For all the above reasons set forth, we reverse and remand for a new trial.
ORDER
AND NOW, this 18th day of January, 2000, the order of the Court of Common Pleas of Beaver County, dated February 3, 1999, is reversed and this case is remanded for a new trial, in accordance with this opinion. Jurisdiction relinquished.
. At the time of the taking, Lorraine Denes and her husband Edward Denes owned and operated the premises. During this litigation, Edward Denes died, and, as surviving tenant by the entireties, Lorraine Denes became the sole owner of the premises. She has since remarried and is now Lorraine Murray.
. Act of June 22, 1964, Special Sess., P.L. 84, as amended, 26 P.S. §§ 1-101-1-903.
. The AEUD allows compensation for certain machinery, equipment and fixtures when the nature of a condemnee’s business requires a unique building for its operation and no other building within a reasonable distance is adaptable to the functioning of the business. In re Condemnation by the Pennsylvania Turnpike Commission of 1438 Acres in Fee Simple, in North Beaver Township, Lawrence County, 548 Pa. 433, 698 A.2d 39 (1997) (hereinafter, Bright); Singer v. Redevelopment Authority of City of Oil City, 437 Pa. 55, 261 A.2d 594 (1970).
. The Viewers awarded Condemnee $22,000, which reflected a pro tanto payment of $88,-000 made by Condemnor to Condemnee.
. Condemnor appealed the Viewers’ award alleging that the Viewers’ award was excessive. Upon motion by Condemnee, however, the trial court quashed Condemnor’s appeal. (O.R., 1/27/91 Order.)
. Condemnor argues in its brief that the Licenses and Contract have no transferable value because they could not be bought or sold. Therefore, although Chiappetta testified that he "considered” the Licenses and Contract in determining fair market value, we infer, based upon Condemnor's argument, that Chi-appetta determined that the Licenses and Contract added nothing to the fair market value of the premises.
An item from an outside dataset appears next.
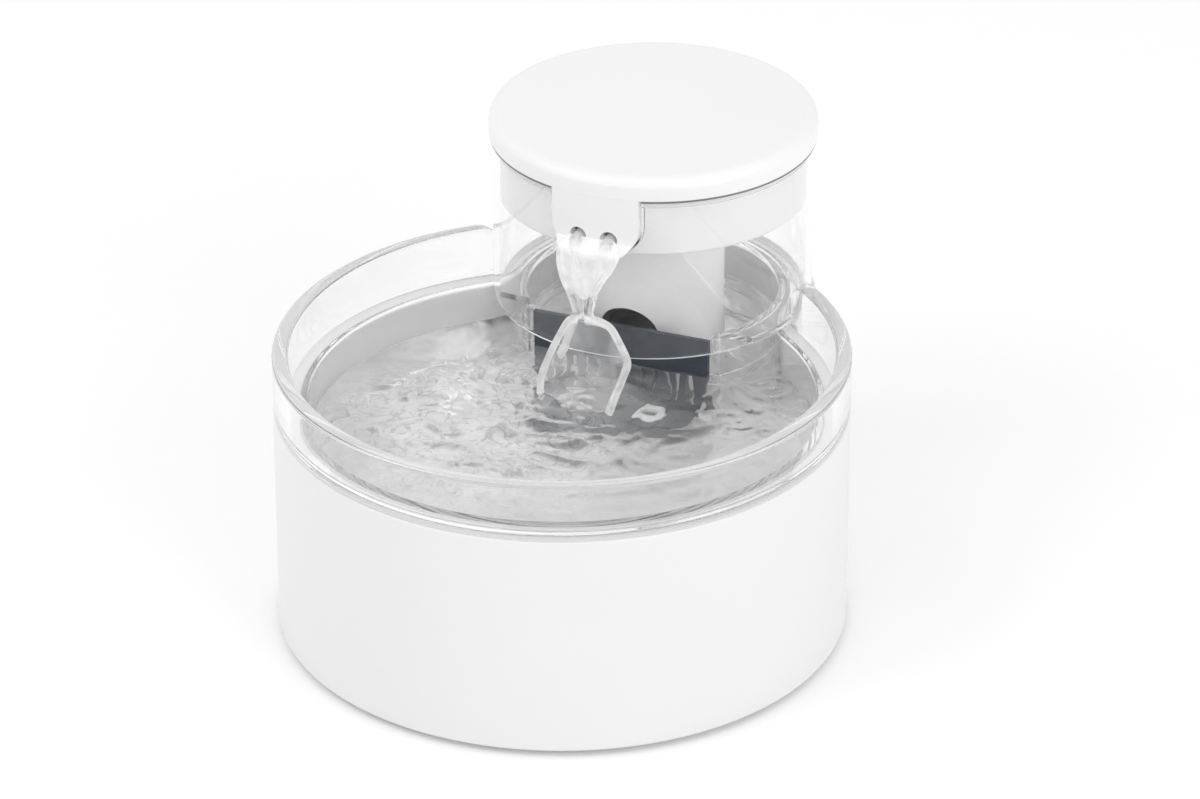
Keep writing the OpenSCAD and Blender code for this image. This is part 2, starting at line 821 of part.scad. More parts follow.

. In response to a special interrogatory, the jury deducted $4,200 from the award, and, on March 23, 1998, the trial court molded the award to $225,800 in just compensation. Condemnee then filed a post-trial motion with the trial court to mold the award to reflect delay damages. The trial court granted Con-demnee’s post-trial motion, making the final amount awarded $228,357.52. (R.R. at 268a-69a; Trial court op. at 3-4.)
. Our scope of review of an order of a trial court denying a motion for post-trial relief is limited to whether the trial court abused its discretion or committed an error of law. Morgan Signs, Inc. v. Department of Transportation, 723 A.2d 1096 (Pa.Cmwlth.), appeal denied, - Pa. -, 742 A.2d 173 (1999); Pikur Enterprises, Inc. v. Department of Transportation, 163 Pa.Cmwlth. 251, 641 A.2d 11, appeal denied sub nom. In re Condemnation by the Commonwealth of Pennsylvania, Department of Transportation, of Right of Way for Legislative Route 1040, Section 2, a Limited Access Highway in the City of Pittsburgh, 539 Pa. 657, 651 A.2d 543 (1994).
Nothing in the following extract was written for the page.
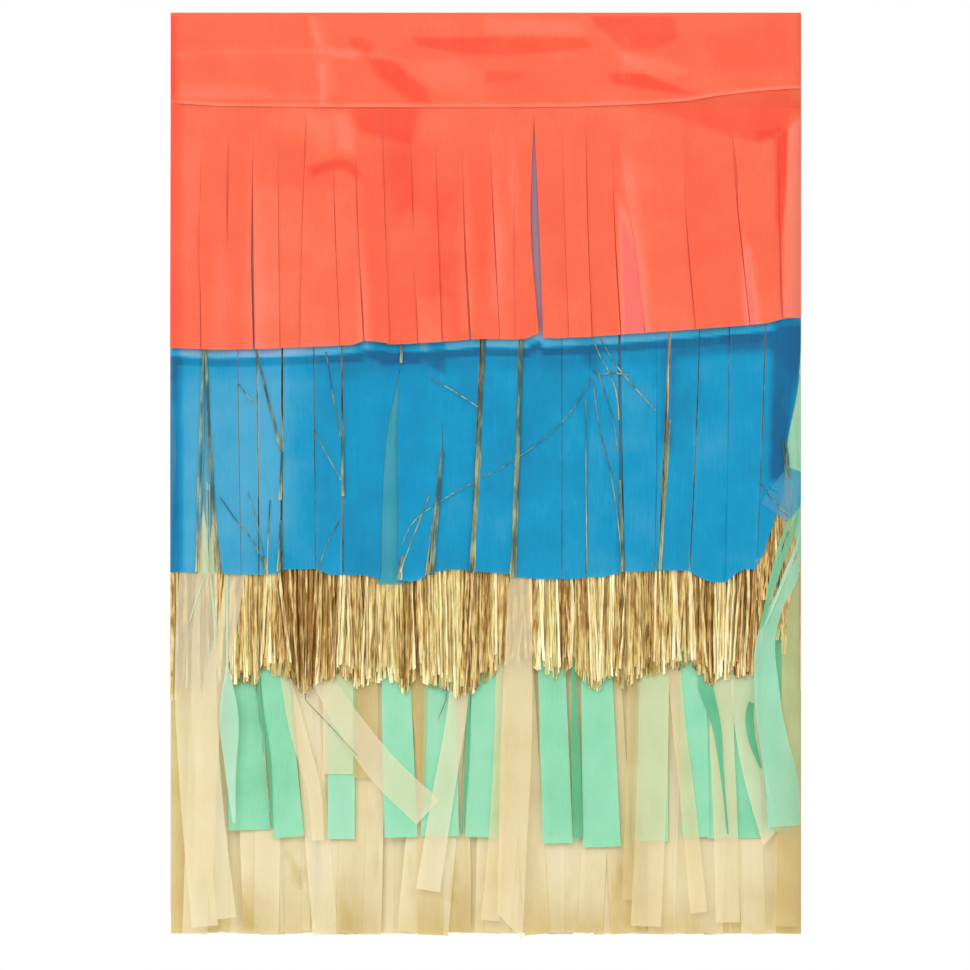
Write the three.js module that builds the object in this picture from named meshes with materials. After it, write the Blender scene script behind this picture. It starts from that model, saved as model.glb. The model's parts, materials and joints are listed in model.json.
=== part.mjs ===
// Fringe garland: a long strip of layered tissue and foil fringe under a folded tissue header
// band, stored folded to and fro in panels, one behind the other.
// Millimetres, +Z up. The front of the stack faces -Y. The origin lies on the back face of the
// rear panel's header band, halfway across and halfway up that band.
import * as THREE from 'three';

// Driving dimensions of the whole garland.
const panelCount = 5;
const stripWidth = 12.5;
const stripCount = 25;
const bandHeight = 47;

// How far each sheet's cut tips hang below the top of the header band.
const coralDrop = 165;
const blueDrop = 279;
const goldDrop = 333;
const mintDrop = 408;
const ivoryDrop = 457;

// Layers: each colour is a loose stack of crinkled plies, so a sheet takes more room than one ply.
const sheetThickness = 0.4;
const sheetGap = 0.4;
const bandThickness = 0.3;
const bandGap = 0.3;
const panelGap = 0.4;
const seamGap = 0.3;

// Every sheet and band stops this far short of the line on which two panels fold together.
const foldAllowance = 1.2;

// Cuts: slits start this far below the header band and open to this width at the tips.
const uncutMargin = 8;
const tissueSlitWidth = 0.8;
const tissueRaggedness = 2.5;

// Foil: locks of fine strands that taper to their tips and end unevenly.
const foilLockCount = 48;
const foilUncutMargin = 4;
const foilSlitWidth = 3.2;
const foilRaggedness = 12;

// Hidden in the band: the hanging tape, with the uncut headings of the sheets below it.
const tapeHeight = 10;
const hiddenGap = 0.3;

// The front panel's sheets are parted at the seam, because they can be lifted one by one.
const liftingPanel = 1;

// Arc steps of the band's rounded top fold.
const foldSteps = 8;

// Worked out from the sizes above.
const panelWidth = stripCount * stripWidth;
const sheetWidth = panelWidth - 2 * foldAllowance;
const layerPitch = sheetThickness + sheetGap;
const bandTop = bandHeight / 2;
const bandBottom = -bandHeight / 2;
const seamZ = bandBottom - seamGap;

const tissueLook = { roughness: 0.85, metalness: 0 };
const foilLook = { roughness: 0.3, metalness: 0.9 };
const tissueCut = {
  count: stripCount,
  slit: tissueSlitWidth,
  uncut: uncutMargin,
  raggedness: tissueRaggedness,
};
const foilCut = {
  count: foilLockCount,
  slit: foilSlitWidth,
  uncut: foilUncutMargin,
  raggedness: foilRaggedness,
};

// The sheets from the front of a panel to its back. The slits of one sheet stand off from those
// of the next by a share of a strip, so that no slit goes through the whole stack.
const sheets = [
  { tint: 'coral', drop: coralDrop, cut: tissueCut, slitShare: 0, color: 0xff6f55, look: tissueLook },
  { tint: 'blue', drop: blueDrop, cut: tissueCut, slitShare: 0.4, color: 0x2e9fc8, look: tissueLook },
  { tint: 'gold', drop: goldDrop, cut: foilCut, slitShare: 0, color: 0xc9a84e, look: foilLook },
  { tint: 'mint', drop: mintDrop, cut: tissueCut, slitShare: -0.35, color: 0x93dcb3, look: tissueLook },
  { tint: 'ivory', drop: ivoryDrop, cut: tissueCut, slitShare: 0.2, color: 0xf0dfb8, look: tissueLook },
];

// Share of the raggedness by which each tip in turn falls short of its sheet's full drop.
const tipShares = [0, 0.55, 0.2, 0.8, 0.35, 0.1, 0.7, 0.45, 1, 0.25, 0.6];

const sheetStackDepth = sheets.length * sheetThickness + (sheets.length - 1) * sheetGap;
const panelDepth = sheetStackDepth + 2 * (bandGap + bandThickness);
const panelPitch = panelDepth + panelGap;
const tapeTop = bandTop - panelDepth / 2;
const headingTop = tapeTop - tapeHeight - hiddenGap;

// Axes for extruding: across the panel's face, and along the garland.
const facingFront = new THREE.Matrix4().makeBasis(
  new THREE.Vector3(1, 0, 0),
  new THREE.Vector3(0, 0, 1),
  new THREE.Vector3(0, -1, 0),
);
const alongPanel = new THREE.Matrix4().makeBasis(
  new THREE.Vector3(0, 1, 0),
  new THREE.Vector3(0, 0, 1),
  new THREE.Vector3(1, 0, 0),
);

function material(color, look) {
  return new THREE.MeshStandardMaterial({ color, ...look });
}

function named(name, geometry, color, look) {
  const mesh = new THREE.Mesh(geometry, material(color, look));
  mesh.name = name;
  return mesh;
}

// A sheet slit from its lower edge into strips. The seam lies at height zero, the heading rises
// above it, and each slit is a narrow wedge that closes at the uncut margin.
function combShape(sheet, rise) {
  const { count, slit, uncut, raggedness } = sheet.cut;
  const pitch = sheetWidth / count;
  const left = -sheetWidth / 2;
  const length = sheet.drop - bandHeight - seamGap;
  const shape = new THREE.Shape();
  shape.moveTo(left, rise);
  for (let strip = 0; strip < count; strip += 1) {
    const first = strip === 0;
    const last = strip === count - 1;
    const fromX = first ? left : left + (strip + sheet.slitShare) * pitch;
    const toX = last ? -left : left + (strip + 1 + sheet.slitShare) * pitch;
    const tip = -length + raggedness * tipShares[strip % tipShares.length];
    shape.lineTo(first ? fromX : fromX + slit / 2, tip);
    shape.lineTo(last ? toX : toX - slit / 2, tip);
    if (!last) {
      shape.lineTo(toX, -uncut);
    }
  }
  shape.lineTo(-left, rise);
  shape.closePath();
  return shape;
}

// Where a sheet's middle lies between the front and the back of its panel.
function layerY(layer) {
  return -sheetStackDepth / 2 + layer * layerPitch + sheetThickness / 2;
}

// One fringe sheet in its layer of the panel, with its heading above the seam if it keeps it.
function fringeSheet(sheet, layer, panelNumber) {
  const rise = panelNumber === liftingPanel ? 0 : headingTop - seamZ;
  const geometry = new THREE.ExtrudeGeometry(combShape(sheet, rise), {
    depth: sheetThickness,
    bevelEnabled: false,
  });
  geometry.applyMatrix4(facingFront);
  const mesh = named(`${sheet.tint}_fringe_${panelNumber}`, geometry, sheet.color, sheet.look);
  mesh.position.set(0, layerY(layer) + sheetThickness / 2, seamZ);
  return mesh;
}

// The heading of a sheet that is parted at the seam: it stays glued inside the band.
function headingSheet(sheet, layer, panelNumber) {
  const height = headingTop - bandBottom;
  const geometry = new THREE.BoxGeometry(sheetWidth, sheetThickness, height);
  const mesh = named(`${sheet.tint}_heading_${panelNumber}`, geometry, sheet.color, sheet.look);
  mesh.position.set(0, layerY(layer), bandBottom + height / 2);
  return mesh;
}

// The band's section: a front flap and a back flap that hang from one round fold.
function bandSection() {
  const outerRadius = panelDepth / 2;
  const innerRadius = outerRadius - bandThickness;
  const foldCentre = bandTop - outerRadius;
  const section = new THREE.Shape();
  section.moveTo(outerRadius, bandBottom);
  section.lineTo(outerRadius, foldCentre);
  section.absarc(0, foldCentre, outerRadius, 0, Math.PI, false);
  section.lineTo(-outerRadius, bandBottom);
  section.lineTo(-innerRadius, bandBottom);
  section.lineTo(-innerRadius, foldCentre);
  section.absarc(0, foldCentre, innerRadius, Math.PI, 0, true);
  section.lineTo(innerRadius, bandBottom);
  section.closePath();
  return section;
}

// A straight length of the given section, centred along the panel.
function lengthOf(section) {
  const geometry = new THREE.ExtrudeGeometry(section, {
    depth: sheetWidth,
    bevelEnabled: false,
    curveSegments: foldSteps,
  });
  geometry.applyMatrix4(alongPanel);
  geometry.translate(-sheetWidth / 2, 0, 0);
  return geometry;
}

function headerBand(panelNumber) {
  return named(`header_band_${panelNumber}`, lengthOf(bandSection()), 0xff6f55, tissueLook);
}

// The tape that carries the weight, folded flat until it is as deep as the stack of sheets.
function hangingTape(panelNumber) {
  const geometry = new THREE.BoxGeometry(sheetWidth, sheetStackDepth, tapeHeight);
  const mesh = named(`hanging_tape_${panelNumber}`, geometry, 0xf4f1e8, tissueLook);
  mesh.position.set(0, 0, tapeTop - tapeHeight / 2);
  return mesh;
}

// One panel, built facing the front and centred on its own depth.
function panelPieces(panelNumber) {
  const pieces = new THREE.Group();
  pieces.add(headerBand(panelNumber), hangingTape(panelNumber));
  sheets.forEach((sheet, layer) => {
    pieces.add(fringeSheet(sheet, layer, panelNumber));
    if (panelNumber === liftingPanel) {
      pieces.add(headingSheet(sheet, layer, panelNumber));
    }
  });
  return pieces;
}

// The folded garland: panel 1 in front, each next panel behind it and turned the other way round.
const garland = new THREE.Group();
for (let panelNumber = 1; panelNumber <= panelCount; panelNumber += 1) {
  const panel = panelPieces(panelNumber);
  const panelsBehind = panelCount - panelNumber;
  const turnedRound = panelNumber % 2 === 0;
  panel.position.set(0, -panelDepth / 2 - panelsBehind * panelPitch, 0);
  panel.rotation.set(0, 0, turnedRound ? Math.PI : 0);
  garland.add(panel);
}

export default garland;
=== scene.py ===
"""Dresses a folded fringe garland: tissue and foil fringe that hangs from a folded header band.

Metres, +Z up. The front of the folded stack faces -Y. Five panels lie one behind the other, and
each next panel is turned the other way round. Places on the front panel are given as columns and
rows of the 970 px photograph, and PhotoScale turns them into metres.
"""

import json
import logging
import math
from collections.abc import Callable
from dataclasses import dataclass, field, replace
from enum import Enum
from functools import reduce

import bpy
import numpy as np
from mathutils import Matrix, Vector, noise


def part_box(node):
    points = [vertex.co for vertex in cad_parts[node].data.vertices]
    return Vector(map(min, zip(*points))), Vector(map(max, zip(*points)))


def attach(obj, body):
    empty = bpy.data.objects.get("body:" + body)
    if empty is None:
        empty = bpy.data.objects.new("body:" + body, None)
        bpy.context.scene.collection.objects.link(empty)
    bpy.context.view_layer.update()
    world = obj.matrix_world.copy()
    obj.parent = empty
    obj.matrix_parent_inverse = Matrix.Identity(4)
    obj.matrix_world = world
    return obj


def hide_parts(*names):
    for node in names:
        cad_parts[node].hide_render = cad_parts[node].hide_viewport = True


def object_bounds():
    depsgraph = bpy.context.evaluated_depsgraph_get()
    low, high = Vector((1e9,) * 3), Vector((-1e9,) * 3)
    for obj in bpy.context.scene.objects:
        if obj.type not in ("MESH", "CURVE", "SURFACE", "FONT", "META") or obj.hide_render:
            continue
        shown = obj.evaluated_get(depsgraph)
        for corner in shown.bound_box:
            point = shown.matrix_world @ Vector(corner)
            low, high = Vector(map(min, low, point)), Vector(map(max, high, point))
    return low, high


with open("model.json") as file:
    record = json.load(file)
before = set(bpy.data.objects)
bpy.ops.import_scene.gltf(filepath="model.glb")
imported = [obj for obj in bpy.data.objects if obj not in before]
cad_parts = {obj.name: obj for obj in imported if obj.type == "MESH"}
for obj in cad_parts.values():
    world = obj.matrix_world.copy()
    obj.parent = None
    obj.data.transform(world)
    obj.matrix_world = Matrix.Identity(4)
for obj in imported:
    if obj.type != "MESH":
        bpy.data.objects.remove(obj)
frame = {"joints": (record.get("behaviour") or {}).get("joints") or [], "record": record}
cad_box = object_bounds()

LOG = logging.getLogger("garland")
MM = 0.001
PANEL_COUNT = 5
FRONT_OPENING = 1.2
TINY = 1e-9

# A number or an array of them, and what can feed a node's input: a value or an output socket.
Numbers = float | np.ndarray
Feed = float | bpy.types.NodeSocket


class Tint(Enum):
    """The five fringe sheets, from the front of a panel to its back."""

    CORAL = "coral"
    BLUE = "blue"
    GOLD = "gold"
    MINT = "mint"
    IVORY = "ivory"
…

. Moreover, Condemnee's tax returns showing this gross income were admitted into evidence. (Trial court op. at 6.) The admission of the tax returns here was error. See Pikur Enterprises (holding that tax returns are inadmissible unless they reflect actual value or have clear probative value).
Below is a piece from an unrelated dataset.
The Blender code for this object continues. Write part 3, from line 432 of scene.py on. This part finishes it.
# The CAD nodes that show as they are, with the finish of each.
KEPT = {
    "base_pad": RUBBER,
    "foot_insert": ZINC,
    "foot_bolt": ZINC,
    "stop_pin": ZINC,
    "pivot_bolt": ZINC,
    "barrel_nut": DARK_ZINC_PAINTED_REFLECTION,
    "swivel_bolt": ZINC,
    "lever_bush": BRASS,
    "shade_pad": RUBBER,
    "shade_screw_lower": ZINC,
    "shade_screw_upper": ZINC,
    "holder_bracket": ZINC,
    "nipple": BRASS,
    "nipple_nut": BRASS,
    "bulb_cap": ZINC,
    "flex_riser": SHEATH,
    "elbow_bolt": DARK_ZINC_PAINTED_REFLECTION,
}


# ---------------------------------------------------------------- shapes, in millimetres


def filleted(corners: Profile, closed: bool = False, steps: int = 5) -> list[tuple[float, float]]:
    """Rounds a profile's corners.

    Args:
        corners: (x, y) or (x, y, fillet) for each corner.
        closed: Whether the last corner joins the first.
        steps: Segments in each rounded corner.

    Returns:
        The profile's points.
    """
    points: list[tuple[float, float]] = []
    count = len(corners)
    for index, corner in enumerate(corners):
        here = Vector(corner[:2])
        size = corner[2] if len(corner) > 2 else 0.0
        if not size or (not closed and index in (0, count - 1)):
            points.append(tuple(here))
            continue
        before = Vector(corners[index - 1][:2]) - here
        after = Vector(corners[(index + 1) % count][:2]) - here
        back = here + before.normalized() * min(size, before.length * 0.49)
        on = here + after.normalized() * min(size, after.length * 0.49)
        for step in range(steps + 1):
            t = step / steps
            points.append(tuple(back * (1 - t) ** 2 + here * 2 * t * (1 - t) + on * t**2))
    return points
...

. In support of her position that Patterson’s testimony was proper, Condemnee relies upon three cases dealing with liquor licenses. In Redevelopment Authority for the City of Philadelphia v. Lieberman, 461 Pa. 208, 336 A.2d 249 (1975), our supreme court held for the first time that a condemnee must be compensated for the loss in value to his liquor license which resulted from the condemnation of a retail liquor establishment in which the condemnee held a leasehold interest. Then in 1412 Spruce, Inc. v. Pennsylvania Liquor Control Bd., 504 Pa. 394, 474 A.2d 280 (1984), the court explained Lieberman, in holding that a liquor license did not constitute "property,” susceptible to the execution process, stating that:
The real question in the Lieberman case, as is indicated in the reference to a constitutional and statutory right to just compensation ... is “what is the value of the business of retail liquor sales given the fact that the business has a license to sell liquor....”? If the retail liquor establishment had no liquor license, it would be worth one figure; if it had a license, it would be worth more. But in any case, it is not the license which itself is an item of value, but rather the license as it is applied to the business which produces a value. This value is a projected income, a livelihood for the license holder, and if the business is condemned ... it is fundamental that the opportunity for business income, if taken away, must be compensated for.
1412 Spruce, Inc., 504 Pa. at 399, 474 A.2d at 282 (emphasis in original). In Redevelopment Authority of the County of Washington v. Sepe-sy, 107 Pa.Cmwlth. 227, 528 A.2d 287, appeal denied, 517 Pa. 601, 535 A.2d 1059 (1987), we applied Lieberman and held that a liquor license may be considered in determining the increased value of a restaurant owner's condemned business.
These cases do not support Condemnee's position. As stated, it was not improper for Patterson to testify about the existence of the Licenses and Contract. Indeed, both experts agreed that the highest and best reasonable use of the premises was to continue to use it as it was currently being used, as a commercial vehicle repair and'salvage shop. Considering this use, it is likely that a potential purchaser, a role in which the jury members must place themselves {see Werner), would consider the possibility of obtaining those same licenses and contract and view this possibly as enhancing the value of the premises. The error, however, was Patterson’s assignment of a specific dollar figure to the Licenses and Contract, using Condemnee’s gross income. See Sgarlat Estate.
. Two of these arguments need not be addressed because they go toward the admissibility of Patterson's testimony. Condemnor argues that Patterson impermissibly capitalized business profits in arriving at his opinion on the fair market value of the Licenses and Contract. Condemnor also argues that Patterson’s testimony violated the "unit rule” by assigning a separate value to the Licenses and Contract. Our holding that it was improper for Patterson even to assign a separate figure to the Licenses and Contract disposes of these arguments as well.
. However, even if we were to address this issue, Condemnor could not prevail. Con-demnee’s election of remedies was made pursuant to section 601A of the Code, 26 P.S. § 1-601A, which allows for special damages to displaced persons for moving expenses. See In re Condemnation by Commonwealth of Pennsylvania, Department of Transportation, of Right of Way for State Route 0060, Section A01, 720 A.2d 154 (Pa.Cmwlth.1998). The AEUD allows for compensation for machinery, fixtures and equipment forming part of the real estate. See Bright; Singer. Because damages for moving expenses are awarded in addition to just compensation for the taking-of property under the AEUD, the $20,000 payment to Condemnee does not affect her right to recover damages under the AEUD.